## WHAT IS ASKED
Print, without altering anything, the lines from the one that holds "fill_sheets()" to the one that holds "# A house-frame", inclusive. No other lines belong in the output.

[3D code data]
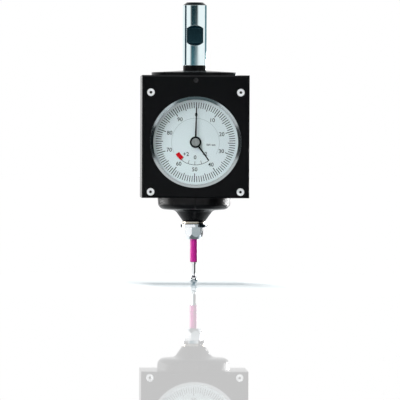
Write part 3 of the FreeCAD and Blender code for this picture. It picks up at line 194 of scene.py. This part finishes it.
def tint_where(material, mask, centre, test, limit, colour):
    """Multiply a finish by a colour where its distance from a centre, on the masked axes, passes a limit."""
    nodes = material.node_tree.nodes
    links = material.node_tree.links
    shader = nodes["Principled BSDF"]
    place = nodes.new("ShaderNodeTexCoord")
    offset = nodes.new("ShaderNodeVectorMath")
    offset.operation = "SUBTRACT"
    offset.inputs[1].default_value = Vector(centre) * MM
    flatten = nodes.new("ShaderNodeVectorMath")
    flatten.operation = "MULTIPLY"
    flatten.inputs[1].default_value = mask
    reach = nodes.new("ShaderNodeVectorMath")
    reach.operation = "LENGTH"
    passed = nodes.new("ShaderNodeMath")
    passed.operation = test
    passed.inputs[1].default_value = limit * MM
    links.new(place.outputs["Object"], offset.inputs[0])
    links.new(offset.outputs["Vector"], flatten.inputs[0])
    links.new(flatten.outputs["Vector"], reach.inputs[0])
    links.new(reach.outputs["Value"], passed.inputs[0])
    tint = nodes.new("ShaderNodeMix")
    tint.data_type = "RGBA"
    tint.blend_type = "MULTIPLY"
    tint.inputs["B"].default_value = (*colour, 1)
    links.new(passed.outputs["Value"], tint.inputs["Factor"])
    links.new(shader.inputs["Base Color"].links[0].from_socket, tint.inputs["A"])
    links.new(tint.outputs["Result"], shader.inputs["Base Color"])


def box_top():
    """Level of the box's top edge, in millimetres; light catches that edge as a bright line, and a painted
    highlight line is laid along it.
    """
    return max(vert.co.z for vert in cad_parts["front_cover"].data.vertices) / MM


def add_parting_line(material):
    """The mould's parting line down the front of the boot, as a fine raised seam."""
    nodes = material.node_tree.nodes
    links = material.node_tree.links
    place = nodes.new("ShaderNodeTexCoord")
    parts = nodes.new("ShaderNodeSeparateXYZ")
    links.new(place.outputs["Object"], parts.inputs["Vector"])
    off_centre = nodes.new("ShaderNodeMath")
    off_centre.operation = "ABSOLUTE"
    links.new(parts.outputs["X"], off_centre.inputs[0])
    seam = nodes.new("ShaderNodeMapRange")
    seam.interpolation_type = "SMOOTHSTEP"
    seam.inputs["From Min"].default_value = 0.1 * MM
    seam.inputs["From Max"].default_value = 0.45 * MM
    seam.inputs["To Min"].default_value = 1.0
    seam.inputs["To Max"].default_value = 0.0
    links.new(off_centre.outputs["Value"], seam.inputs["Value"])
    raised = nodes.new("ShaderNodeBump")
    raised.inputs["Strength"].default_value = 0.8
    raised.inputs["Distance"].default_value = 0.25 * MM
    links.new(seam.outputs["Result"], raised.inputs["Height"])
    links.new(raised.outputs["Normal"], nodes["Bump"].inputs["Normal"])


def dress_cad_nodes():
    for name, node_names in NODE_FINISHES.items():
        for node_name in node_names:
            for material_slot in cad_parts[node_name].material_slots:
                material_slot.material = FINISHES[name]


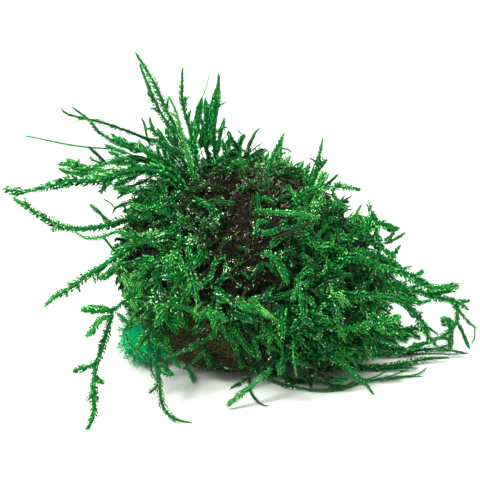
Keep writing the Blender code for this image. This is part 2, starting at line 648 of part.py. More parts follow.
def material(name, colour, roughness):
    """A plain finish."""
    made = bpy.data.materials.new(name)
    made.use_nodes = True
    shader = made.node_tree.nodes["Principled BSDF"]
    shader.inputs["Base Color"].default_value = (*colour, 1)
    shader.inputs["Roughness"].default_value = roughness
    made.diffuse_color = (*colour, 1)
    return made


def add_object(name, bm, finish=None):
    """An object from a mesh in millimetres."""
    bmesh.ops.scale(bm, vec=Vector((MM, MM, MM)), verts=bm.verts)
    mesh = bpy.data.meshes.new(name)
    bm.to_mesh(mesh)
    bm.free()
    if finish:
        mesh.materials.append(finish)
    made = bpy.data.objects.new(name, mesh)
    bpy.context.scene.collection.objects.link(made)
    return made


def add_cutter(name, bm):
    """An object that only cuts another."""
    cutter = add_object(name, bm)
    cutter.hide_render = True
    cutter.display_type = "WIRE"
    return cutter


def cut(target, cutter):
    """Take a cutter's form out of an object."""
    modifier = target.modifiers.new("cut " + cutter.name, "BOOLEAN")
    modifier.operation = "DIFFERENCE"
    modifier.solver = "EXACT"
    modifier.object = cutter


def main():
    for old in list(bpy.data.objects):
        bpy.data.objects.remove(old)

    fibre = material("core fibre", (0.06, 0.042, 0.02), 0.85)
    teal = material("wadding fibre", (0.0, 0.38, 0.12), 0.8)
    coat = material("moss coat", (0.012, 0.16, 0.045), 0.5)
    fresh = material("moss shoot", (0.02, 0.27, 0.06), 0.45)

    core = core_mesh()
    mat = mat_mesh()
    wadding = wadding_mesh()
    crowd = Crowd([core, mat, wadding])
    shoots = shoot_meshes(crowd)
    spine_crowd = Crowd([wadding])
    spine_crowd.rounds = crowd.rounds
    pull_spines(mat, spine_crowd)

    add_object("core", core, fibre)
    around_core = add_cutter("room for the core", core_mesh(GAP))
    around_wadding = add_cutter("room for the wadding", wadding_mesh(GAP + WADDING_ROOM))
    coat_object = add_object("moss_mat", mat, coat)
    cut(coat_object, around_core)
    cut(coat_object, around_wadding)
    cut(add_object("wadding", wadding, teal), around_core)
    for name, bm in shoots.items():
        add_object(name, bm, fresh)


main()
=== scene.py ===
"""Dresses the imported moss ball: a fibre ball, a tuft of wadding and every shoot of the moss.

Lengths are worked out in millimetres, as in the solids, and made metres when a mesh is made.
"""

import math

import bpy
import numpy as np
from bpy.props import FloatProperty, FloatVectorProperty, IntProperty, PointerProperty
from mathutils import Matrix, Vector, noise


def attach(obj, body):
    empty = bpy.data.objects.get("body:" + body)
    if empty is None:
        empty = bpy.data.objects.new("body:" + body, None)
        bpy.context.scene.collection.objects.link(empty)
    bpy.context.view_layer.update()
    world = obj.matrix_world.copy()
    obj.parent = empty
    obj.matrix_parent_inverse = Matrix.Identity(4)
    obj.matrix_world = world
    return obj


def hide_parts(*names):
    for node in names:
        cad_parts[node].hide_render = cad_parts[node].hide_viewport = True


bl_info = {
    "name": "Moss ball",
    "version": (1, 0, 0),
    "blender": (4, 5, 0),
    "location": "3D View > Sidebar > Moss ball",
    "description": "Grows a shaggy water moss ball piece by piece around its packed frame",
    "category": "Object",
}

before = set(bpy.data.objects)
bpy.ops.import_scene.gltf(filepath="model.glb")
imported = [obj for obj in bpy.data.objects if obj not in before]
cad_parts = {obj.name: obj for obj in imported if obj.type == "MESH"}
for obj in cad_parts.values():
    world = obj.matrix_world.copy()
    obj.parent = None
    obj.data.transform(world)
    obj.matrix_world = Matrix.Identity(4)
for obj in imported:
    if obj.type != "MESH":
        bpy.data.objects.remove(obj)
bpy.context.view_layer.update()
BODY = "root"
MM = 0.001

# The fibre ball and the coat's bulge, as in the solids, and a hollow in the front of the coat
CORE_RADIUS = 25.0
FLAT_SPOT_RADIUS = 11.0
CORE_MIDDLE = np.array((0, 0, math.sqrt(CORE_RADIUS**2 - FLAT_SPOT_RADIUS**2)))
BULGE_TOWARDS = np.array((0.93, -0.12, -0.3)) / np.linalg.norm((0.93, -0.12, -0.3))
HOLLOW_TOWARDS = np.array((0.1, -0.97, -0.05)) / np.linalg.norm((0.1, -0.97, -0.05))
HOLLOW_DEPTH = 3.4
HOLLOW_SPREAD = math.radians(12)

# The fibre ball's lumps, how far inside its solid it lies, and below which height it gets calm
CORE_LUMPS = ((1, 9.0), (0.6, 1.6), (0.35, 0.7))
CORE_INSIDE = 0.3
CORE_CALM_BELOW = 8

# How low the coat hangs, as a latitude on the ball in degrees, at compass angles from +X, and how
# ragged that edge is. At the front left it stops higher than the solid, so that the ball shows.
EDGE_ANGLES = (0, 45, 90, 135, 180, 205, 222, 240, 262, 280, 315, 360)
EDGE_LATITUDES = (-42, -38, -36, -34, -27, -19, -13, -8, -9, -22, -35, -42)
EDGE_RAGGED = 5

# Lumps are read on a ball of this radius. Their sizes: of the coat and of its edge.
LUMP_BALL = 30
COAT_LUMP_SIZE = 7.0
EDGE_LUMP_SIZE = 6.0

# The matted felt: how far inside the coat it lies, the heights and sizes of its lumps, how
# softly it comes out of the ball at the coat's edge, how far it hides in the ball and over the
# flat spot below that, and how low it may come
FELT_DEPTH = 2.6
FELT_LUMPS = ((0.8, 2.2), (0.5, 0.9))
FELT_EDGE = math.radians(9)
FELT_HIDDEN = 2
FELT_OFF_FLAT_SPOT = 3
FELT_LEAST_FALL = 0.3
FELT_LOWEST = 2.0

# The wadding, a little smaller than its solid, so that its filaments reach the solid's outside.
# Its lumps are heights and sizes on a ball of radius WADDING_BALL.
WADDING_MIDDLE = np.array((-22.5, -3.5, 6.3))
WADDING_HALF_SIZE = np.array((7.0, 8.5, 6.2))
WADDING_TURN = math.radians(-24)
WADDING_BALL = 10
WADDING_LUMPS = ((0.14, 4.0),)
WADDING_FLUFF = ((0.08, 1.1), (0.05, 0.45))
WADDING_INSIDE = 0.9
WADDING_LOWEST = 0.3
WADDING_LOW_LEFT = np.array((-0.8, 0, -0.6))
WADDING_LOW_LEFT_LOSS = 0.2

# The front view that routes are read off: it looks down by 20 degrees at VIEW_AIM
TILT_COS = math.cos(math.radians(20))
TILT_SIN = math.sin(math.radians(20))
VIEW_BACK = np.array((0, -TILT_COS, TILT_SIN))
VIEW_DISTANCE = 500.0
VIEW_AIM = (1.3, 0.0, 31.5)
VIEW_AIM_UP = 29.0
FLOOR = None

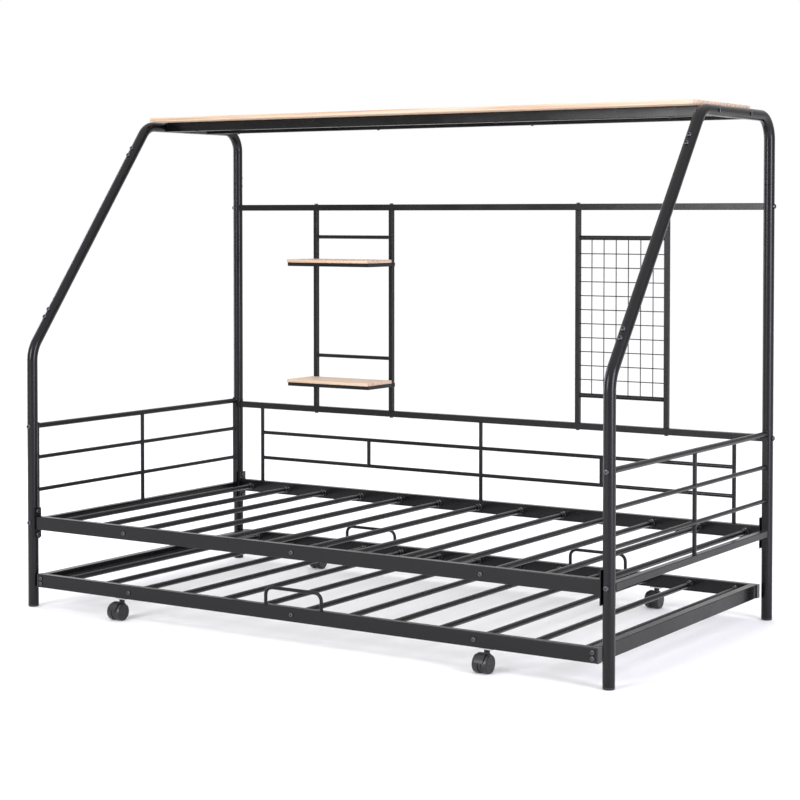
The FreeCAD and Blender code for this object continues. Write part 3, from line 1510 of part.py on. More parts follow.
# ---------------------------------------------------------------- build, check and write
def check_and_export():
    doc.recompute()
    faults = [f"{item.Name}: {item.State}" for item in doc.Objects if {"Invalid", "Error"} & set(item.State)]
    for item in nodes:
        if item.Shape.isNull() or not item.Shape.isValid() or not item.Shape.Solids:
            faults.append(f"{item.Label}: its shape is not a valid solid")
    if faults:
        sys.exit("\n".join(faults))
    os.makedirs("parts", exist_ok=True)
    for item in nodes:
        item.Shape.exportStep(f"parts/{item.Label}.step")
        box = item.Shape.BoundBox
        print(
            f"{item.Label}: {len(item.Shape.Solids)} solids, {item.Shape.Volume / 1000:.1f} cm3, "
            f"{box.XLength:.1f} x {box.YLength:.1f} x {box.ZLength:.1f} mm"
        )
    print(len(nodes), "nodes")


fill_sheets()
end_frames()
end_panels()
bed_base()
back_rails()
shelf_ladder()
wire_grid()
roof()
trundle()
casters()
fasteners()
check_and_export()
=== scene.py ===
import logging
import math
from collections.abc import Iterable
from dataclasses import dataclass
from enum import Enum

import bmesh
import bpy
from mathutils import Matrix, Vector


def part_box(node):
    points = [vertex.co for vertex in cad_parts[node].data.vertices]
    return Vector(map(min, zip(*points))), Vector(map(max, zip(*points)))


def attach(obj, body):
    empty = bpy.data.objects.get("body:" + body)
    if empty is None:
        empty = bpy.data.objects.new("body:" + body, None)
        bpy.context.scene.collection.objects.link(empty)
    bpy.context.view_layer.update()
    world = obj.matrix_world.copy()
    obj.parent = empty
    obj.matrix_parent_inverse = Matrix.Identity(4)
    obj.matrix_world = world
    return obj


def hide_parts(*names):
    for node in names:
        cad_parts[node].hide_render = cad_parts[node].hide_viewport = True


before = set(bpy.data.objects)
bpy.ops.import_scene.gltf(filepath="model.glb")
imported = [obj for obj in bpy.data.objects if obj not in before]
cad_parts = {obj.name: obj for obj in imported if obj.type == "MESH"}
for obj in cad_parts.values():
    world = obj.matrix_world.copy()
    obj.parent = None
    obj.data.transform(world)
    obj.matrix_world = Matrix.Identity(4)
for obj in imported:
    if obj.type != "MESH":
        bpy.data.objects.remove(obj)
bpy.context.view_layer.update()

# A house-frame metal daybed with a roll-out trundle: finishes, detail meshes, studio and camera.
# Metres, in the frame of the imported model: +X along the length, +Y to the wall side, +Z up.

MM = 0.001
MERGE_DISTANCE = 0.001 * MM  # points closer than this are one
SHARP_RING = 0.6  # radians: a turned part's rings that turn more than this are rounded

log = logging.getLogger("trundle_bed")


class Place(Enum):
    """Where a repeated part stands."""

    @property
    def label(self) -> str:
        """The place's name inside a node's name."""
        return self.name.lower()


class Side(Place):
    """Which end of the bed, seen from the front."""

    LEFT = -1
    RIGHT = 1


class Row(Place):
    """Front or wall side of the bed."""

    FRONT = -1
    REAR = 1


# ---------------------------------------------------------------- materials
def linear(colour: str) -> tuple[float, float, float, float]:
    """Turns an sRGB hex colour to linear.

    Args:
        colour: "#rrggbb".

    Returns:
        Linear red, green, blue and an alpha of 1.
    """
    shares = [int(colour[i : i + 2], 16) / 255 for i in (1, 3, 5)]
    return (*[c / 12.92 if c <= 0.04045 else ((c + 0.055) / 1.055) ** 2.4 for c in shares], 1.0)


def add_node(tree: bpy.types.NodeTree, kind: str, inputs: dict | None = None, **settings) -> bpy.types.Node:
    """Adds a shader node.

    Args:
        tree: The material's node tree.
        kind: The node's type name.
        inputs: Socket name or index to a constant, or to the output socket to link.
        settings: Properties of the node itself.

    Returns:
        The new node.
    """
    node = tree.nodes.new(kind)
    for key, value in settings.items():
        setattr(node, key, value)
    for key, value in (inputs or {}).items():
        if isinstance(value, bpy.types.NodeSocket):
            tree.links.new(value, node.inputs[key])
        else:
            node.inputs[key].default_value = value
    return node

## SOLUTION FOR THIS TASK
fill_sheets()
end_frames()
end_panels()
bed_base()
back_rails()
shelf_ladder()
wire_grid()
roof()
trundle()
casters()
fasteners()
check_and_export()
=== scene.py ===
import logging
import math
from collections.abc import Iterable
from dataclasses import dataclass
from enum import Enum

import bmesh
import bpy
from mathutils import Matrix, Vector


def part_box(node):
    points = [vertex.co for vertex in cad_parts[node].data.vertices]
    return Vector(map(min, zip(*points))), Vector(map(max, zip(*points)))


def attach(obj, body):
    empty = bpy.data.objects.get("body:" + body)
    if empty is None:
        empty = bpy.data.objects.new("body:" + body, None)
        bpy.context.scene.collection.objects.link(empty)
    bpy.context.view_layer.update()
    world = obj.matrix_world.copy()
    obj.parent = empty
    obj.matrix_parent_inverse = Matrix.Identity(4)
    obj.matrix_world = world
    return obj


def hide_parts(*names):
    for node in names:
        cad_parts[node].hide_render = cad_parts[node].hide_viewport = True


before = set(bpy.data.objects)
bpy.ops.import_scene.gltf(filepath="model.glb")
imported = [obj for obj in bpy.data.objects if obj not in before]
cad_parts = {obj.name: obj for obj in imported if obj.type == "MESH"}
for obj in cad_parts.values():
    world = obj.matrix_world.copy()
    obj.parent = None
    obj.data.transform(world)
    obj.matrix_world = Matrix.Identity(4)
for obj in imported:
    if obj.type != "MESH":
        bpy.data.objects.remove(obj)
bpy.context.view_layer.update()

# A house-frame metal daybed with a roll-out trundle: finishes, detail meshes, studio and camera.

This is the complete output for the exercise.